In this example ${Name} will be replaced with the value from the dataflow's Name field and ${ID} will be replaced with the value from the dataflow's ID field.

Note: Queries must use the fully-qualified name. For example, MyDatabase.dbo.customer.

Transaction processing

Specifies whether to process records in batches or to process all records at the same time. One of these:

Batch size
Groups records into batches of the size you specify and processes one batch at a time.
Entire Run
Creates one large batch for all records and processes all transactions at the same time.

Error processing

Specifies what to do if an error is encountered while executing the SQL commands. One of the following:

Do not stop the data flow on error
The data flow continues to run if the database returns an error while executing the SQL commands.
Stop the data flow after encountering this many errors
The data flow will stop running after the database returns the specified number of errors.
Note: If there is a syntax error in the SQL, the data flow will always stop regardless of which setting you choose here.

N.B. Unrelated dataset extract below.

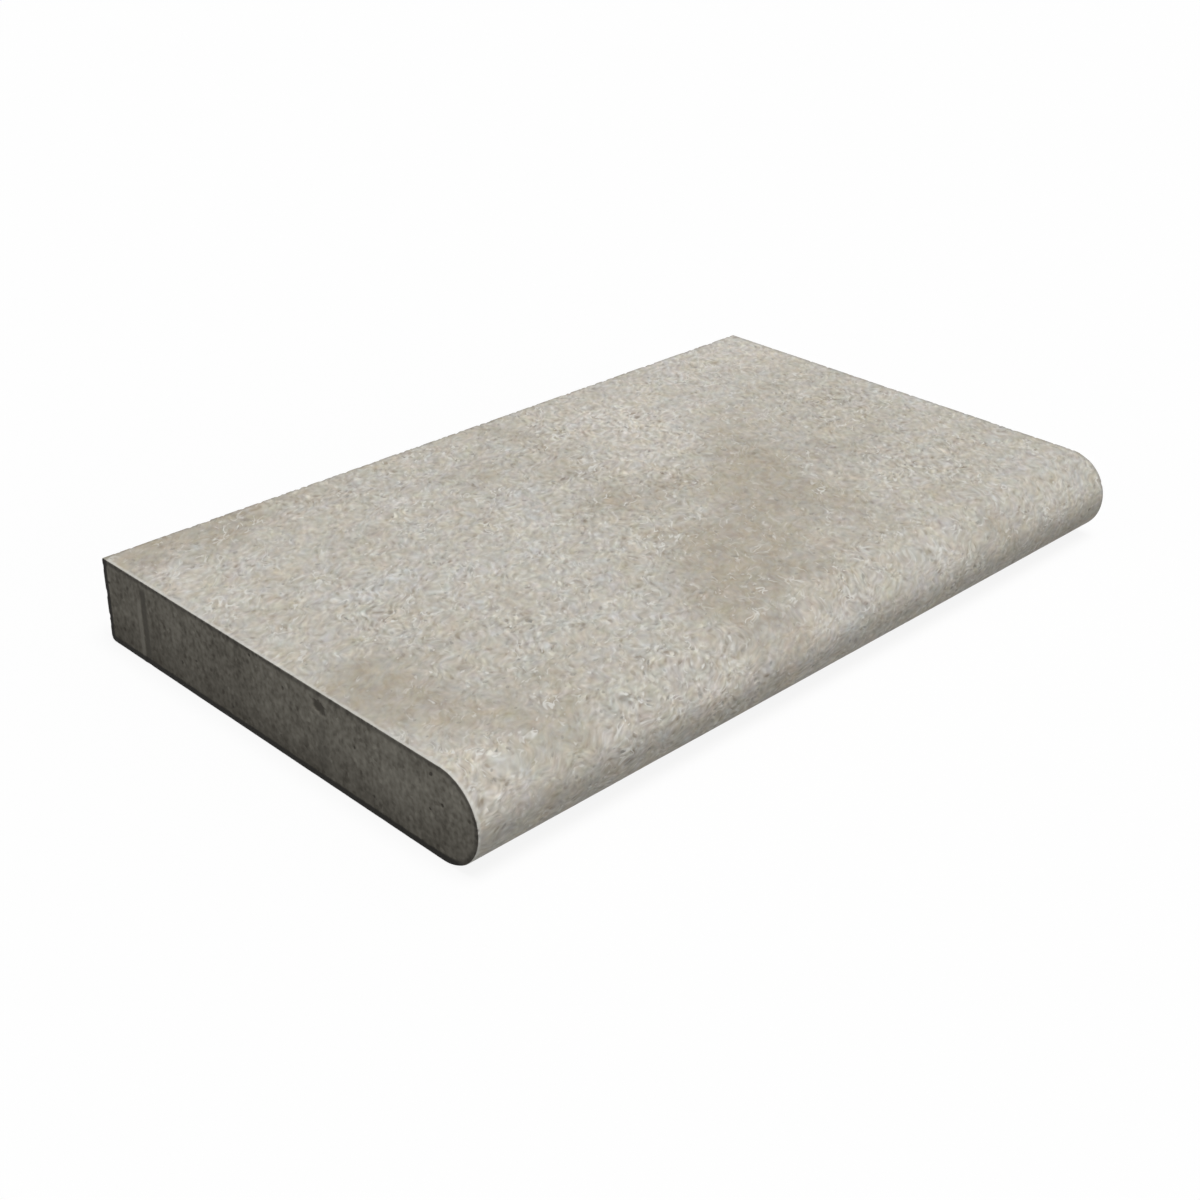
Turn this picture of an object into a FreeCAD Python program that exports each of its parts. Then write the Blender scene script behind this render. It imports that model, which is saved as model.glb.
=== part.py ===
import FreeCAD, Part
import math
import os
import Sketcher

# Bullnose tile, cast in one piece: a flat slab whose front long edge is a full half round.
# X runs along the nose, the nose points to -Y, the square back to +Y, and +Z is up.
# The origin is the middle of the tile's outline, on the plane that the bed lies on.

# Driving dimensions in millimetres: alias, value, meaning
SIZES = [
    ("tile_length", 500.0, "along the nose, from end face to end face"),
    ("tile_width", 300.0, "from the tip of the nose to the back face"),
    ("tile_thickness", 50.0, "from the bed to the top, and the diameter of the half-round nose"),
    ("back_arris_radius", 1.5, "round on the long edge between the top and the back face"),
    ("heel_radius", 3.0, "round on the long edge between the bed and the back face"),
    ("end_arris_radius", 0.8, "round on the edge of each end face, all the way round the section"),
]

NODE = "bullnose_tile"

HORIZONTAL_AXIS = -1
START, END, CENTRE = 1, 2, 3


def add_sizes(doc):
    """The sheet with the driving dimensions, one row each."""
    sheet = doc.addObject("Spreadsheet::Sheet", "Sizes")
    for row, (alias, value, meaning) in enumerate(SIZES, start=1):
        sheet.set(f"A{row}", alias)
        sheet.set(f"B{row}", str(value))
        sheet.setAlias(f"B{row}", alias)
        sheet.set(f"C{row}", meaning)
    doc.recompute()
    return sheet


def origin_plane(body, role):
    """One of the body's own origin planes."""
    return next(plane for plane in body.Origin.OriginFeatures if plane.Role == role)


def bind(sketch, index, name, expression):
    """Names a sketch dimension and ties it to the sheet."""
    sketch.renameConstraint(index, name)
    sketch.setExpression(f"Constraints.{name}", expression)


def add_section(body, sheet):
    """The tile's section across its length: bed, heel round, back, back arris, top and nose.

    In this sketch x is the tile's Y and y is its Z. Each piece of the outline runs into the
    next one without a corner, and the nose is the half circle that touches the bed and the top.
    """
    width = sheet.tile_width
    thickness = sheet.tile_thickness
    heel = sheet.heel_radius
    arris = sheet.back_arris_radius
    nose = thickness / 2
    front = -width / 2 + nose
    back = width / 2

    sketch = body.newObject("Sketcher::SketchObject", "Section")
    sketch.AttachmentSupport = (origin_plane(body, "YZ_Plane"), "")
    sketch.MapMode = "FlatFace"

    def line(x1, y1, x2, y2):
        return sketch.addGeometry(Part.LineSegment(FreeCAD.Vector(x1, y1), FreeCAD.Vector(x2, y2)))

    def arc(x, y, radius, from_degrees, to_degrees):
        circle = Part.Circle(FreeCAD.Vector(x, y), FreeCAD.Vector(0, 0, 1), radius)
        limits = math.radians(from_degrees), math.radians(to_degrees)
        return sketch.addGeometry(Part.ArcOfCircle(circle, *limits))

    bed = line(front, 0, back - heel, 0)
    heel_round = arc(back - heel, heel, heel, -90, 0)
    back_face = line(back, heel, back, thickness - arris)
    back_arris = arc(back - arris, thickness - arris, arris, 0, 90)
    top = line(back - arris, thickness, front, thickness)
    nose_round = arc(front, nose, nose, 90, 270)

    outline = [bed, heel_round, back_face, back_arris, top, nose_round]
    for piece, following in zip(outline, outline[1:] + outline[:1]):
        sketch.addConstraint(Sketcher.Constraint("Tangent", piece, END, following, START))
    sketch.addConstraint(Sketcher.Constraint("Horizontal", bed))
    sketch.addConstraint(Sketcher.Constraint("Horizontal", top))
    sketch.addConstraint(Sketcher.Constraint("Vertical", back_face))
    sketch.addConstraint(Sketcher.Constraint("PointOnObject", bed, START, HORIZONTAL_AXIS))

    index = sketch.addConstraint(Sketcher.Constraint("Radius", heel_round, heel))
    bind(sketch, index, "heel", "Sizes.heel_radius")
    index = sketch.addConstraint(Sketcher.Constraint("Radius", back_arris, arris))
    bind(sketch, index, "back_arris", "Sizes.back_arris_radius")
    index = sketch.addConstraint(Sketcher.Constraint("Radius", nose_round, nose))
    bind(sketch, index, "nose", "Sizes.tile_thickness / 2")
    origin = (HORIZONTAL_AXIS, START)
    index = sketch.addConstraint(Sketcher.Constraint("DistanceX", *origin, back_face, START, back))
    bind(sketch, index, "back", "Sizes.tile_width / 2")
    index = sketch.addConstraint(Sketcher.Constraint("DistanceX", nose_round, CENTRE, *origin, -front))
    bind(sketch, index, "nose_centre", "Sizes.tile_width / 2 - Sizes.tile_thickness / 2")
    return sketch


def end_edges(solid, half_length):
    """Names of the edges that lie in either end face."""
    names = []
    for number, edge in enumerate(solid.Edges, start=1):
        box = edge.BoundBox
        in_plane = box.XLength < 1e-6
        if in_plane and abs(abs(box.Center.x) - half_length) < 1e-6:
            names.append(f"Edge{number}")
    return names


def make_tile(doc, sheet):
    """The tile: its section along the whole length, then the round on both ends' edges."""
    body = doc.addObject("PartDesign::Body", "Tile")
    body.Label = NODE

    section = add_section(body, sheet)
    slab = body.newObject("PartDesign::Pad", "Slab")
    slab.Profile = section
    slab.SideType = "Symmetric"
    slab.setExpression("Length", "Sizes.tile_length")
    doc.recompute()

    arrises = body.newObject("PartDesign::Fillet", "EndArrises")
    arrises.Base = (slab, end_edges(slab.Shape, sheet.tile_length / 2))
    arrises.setExpression("Radius", "Sizes.end_arris_radius")
    body.Tip = arrises
    doc.recompute()

    body.Placement = FreeCAD.Placement()
    return body


def check(doc, body):
    """Stops before anything is written if a step failed."""
    for item in doc.Objects:
        if "Invalid" in item.State or "Error" in item.State:
            raise RuntimeError(f"{item.Name} is {item.State}")
    if body.Shape.isNull() or not body.Shape.isValid() or len(body.Shape.Solids) != 1:
        raise RuntimeError(f"{body.Label} is not one valid solid")


def main():
    doc = FreeCAD.newDocument("BullnoseTile")
    sheet = add_sizes(doc)
    tile = make_tile(doc, sheet)
    doc.recompute()
    check(doc, tile)
    os.makedirs("parts", exist_ok=True)
    tile.Shape.exportStep(f"parts/{tile.Label}.step")
    box = tile.Shape.optimalBoundingBox(False, False)
    print(f"{tile.Label}: {box.XLength:.2f} x {box.YLength:.2f} x {box.ZLength:.2f} mm")
    print(f"bottom at {box.ZMin:.3f}, volume {tile.Shape.Volume / 1e6:.4f} litres")
    print(f"section fully constrained: {doc.getObject('Section').FullyConstrained}")


main()
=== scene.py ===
"""Bullnose tile in cast stone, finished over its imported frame, on a plain pale stage."""

import math
import random

import bmesh
import bpy
import numpy as np
from bpy.props import FloatProperty, FloatVectorProperty, IntProperty, PointerProperty
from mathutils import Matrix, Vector, kdtree, noise


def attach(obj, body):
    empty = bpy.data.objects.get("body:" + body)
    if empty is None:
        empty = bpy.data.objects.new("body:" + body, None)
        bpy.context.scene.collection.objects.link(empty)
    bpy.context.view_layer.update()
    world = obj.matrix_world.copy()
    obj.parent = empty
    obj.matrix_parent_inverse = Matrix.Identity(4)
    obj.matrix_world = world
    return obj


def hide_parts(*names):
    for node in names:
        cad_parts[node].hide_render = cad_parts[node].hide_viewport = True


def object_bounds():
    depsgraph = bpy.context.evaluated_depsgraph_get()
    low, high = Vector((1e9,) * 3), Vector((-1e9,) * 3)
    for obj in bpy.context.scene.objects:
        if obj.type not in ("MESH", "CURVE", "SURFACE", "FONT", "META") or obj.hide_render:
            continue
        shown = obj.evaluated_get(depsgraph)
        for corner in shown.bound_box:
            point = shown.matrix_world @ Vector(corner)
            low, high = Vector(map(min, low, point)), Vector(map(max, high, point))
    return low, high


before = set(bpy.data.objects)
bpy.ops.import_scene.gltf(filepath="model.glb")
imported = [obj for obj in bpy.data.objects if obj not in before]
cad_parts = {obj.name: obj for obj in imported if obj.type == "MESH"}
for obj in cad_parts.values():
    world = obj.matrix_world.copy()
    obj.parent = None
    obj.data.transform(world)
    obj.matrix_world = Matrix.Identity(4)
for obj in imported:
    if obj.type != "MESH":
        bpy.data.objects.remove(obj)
CAD_BOX = [list(corner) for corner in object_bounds()]

bl_info = {
    "name": "Bullnose tile",
    "version": (1, 0, 0),
    "blender": (4, 5, 0),
    "location": "3D View > Sidebar > Bullnose tile",
    "description": "Finishes a cast stone bullnose tile and sets it on a plain stage",
    "category": "Add Mesh",
}

NODE = "bullnose_tile"
MM = 0.001
WHITE = (1, 1, 1)
PALE_FACE = 0
RAW_SIDE = 1

# How the mesh is cut: points closer than this are one, and steps round and along the section. The
# grid of an end face has a corner six steps down the nose, where it bears no chips.
TOUCHING = 1e-6
NOSE_STEPS = 26
BACK_STEPS = 12
ARRIS_STEPS = 2
GRID_CORNER = math.radians(180 * 6 / NOSE_STEPS)
SMOOTHINGS = 30

# Chips along the top of each end, up each corner of the back, and along the back arris.
END_CHIPS = 44
CORNER_CHIPS = 6
BACK_CHIPS = 90

# How deep the skin lies under the ideal face, in millimetres, and its waves: height, size, octaves.
TOP_SKIN = (0.13, ((0.045, 30, 3), (0.035, 8, 3), (0.02, 3.5, 1)))
END_SKIN = (0.20, ((0.07, 24, 3), (0.05, 7, 3)))
BED_SKIN = (0.12, ((0.06, 40, 3), (0.05, 12, 3)))
LEAST_DEPTH = 0.065

# The pock and the larger blowholes of the left end: from the back, height, radius, depth, all in
# millimetres, stretch, and turn in degrees.
LEFT_END_PITS = [
    (188, 41, 4.8, 1.2, 1.25, 20),
    (276, 30, 1.2, 0.6, 1.0, 0),
    (133, 46, 1.1, 0.6, 1.0, 0),
    (214, 31, 1.0, 0.4, 1.0, 0),
    (84, 22, 0.9, 0.4, 1.0, 0),
]

# How the grain of the pale face lies: its turn, how it is drawn out, and the size and reach of its
# curls in millimetres.
GRAIN_TURN = math.radians(-44)
GRAIN_SHAPE = (0.54, 1.0, 1.3)
CURL_SIZE = 15
CURL_REACH = 10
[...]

In addition, you can optionally write error records to a sink by connecting the SQL Command error port to the type of sink you want. The error port is the white triangle on the right side of the stage icon in the data flow. For example, to write error records to a flat file, you would connect the SQL Command error port to a Write to File stage, as shown here:

Pre/Post SQL

The Pre/Post SQL tab is where you specify SQL statements that you want to execute once per data flow run, as opposed to once per record as is the case with the SQL you specify on the General tab. The following table lists the options available on the Pre/Post SQL tab.

Option Description

Pre-SQL

Type one or more SQL statements that you want to execute before the records coming into the stage are processed. The SQL statements you enter here are executed once per run after the data flow starts running but before the SQL Command stage processes the first records.

An example use of pre-SQL would be to create a table for the records that will be processed.

Autocommit pre-SQL

Check this box to commit the pre-SQL statements before executing the SQL statements on the General tab.

If you do not check this box, the pre-SQL statements will be committed in the same transaction as the SQL statements on the General tab.

Note: If you check neither the Autocommit pre-SQL nor the Autocommit post-SQL boxes, then all SQL statements for the stage are committed in one transaction.
Post-SQL

Type one or more SQL statements that you want to execute after all the records are processed. The SQL statements you enter here are executed once per run after the SQL Command stage is finished but before the data flow finishes.

An example use of pre-SQL would be to build an index after processing the records.

Autocommit post-SQL

Check this box to commit the post-SQL statements in their own transaction after the SQL commands on the General tab are committed.

If you do not check this box, the post-SQL statements will be committed in the same transaction as the SQL statements on the General tab.

Note: If you check neither the Autocommit pre-SQL nor the Autocommit post-SQL boxes, then all SQL statements for the stage are committed in one transaction.

Runtime Tab

The Runtime tab displays Stage Options and gives you the flexibility of defining default values for the stage options.

Field Name

Description

Stage Options
This section lists the dataflow options used in the SQL query of this stage and allows you to provide a default value for all these options. The Name column lists the options while you can enter the default values in the corresponding Value column.
Note: The default value provided here is also displayed in the Map dataflow options to stages section of the Dataflow Options dialog box. The dialogue box also allows you to change the default value. In case of a clash of default values provided for an option through Stage Options, Dataflow Options, and Job Executor the order of precedence is: Value provided through Job Executor > Value defined through the Dataflow Options dialogue box > Value entered through the Stage Options.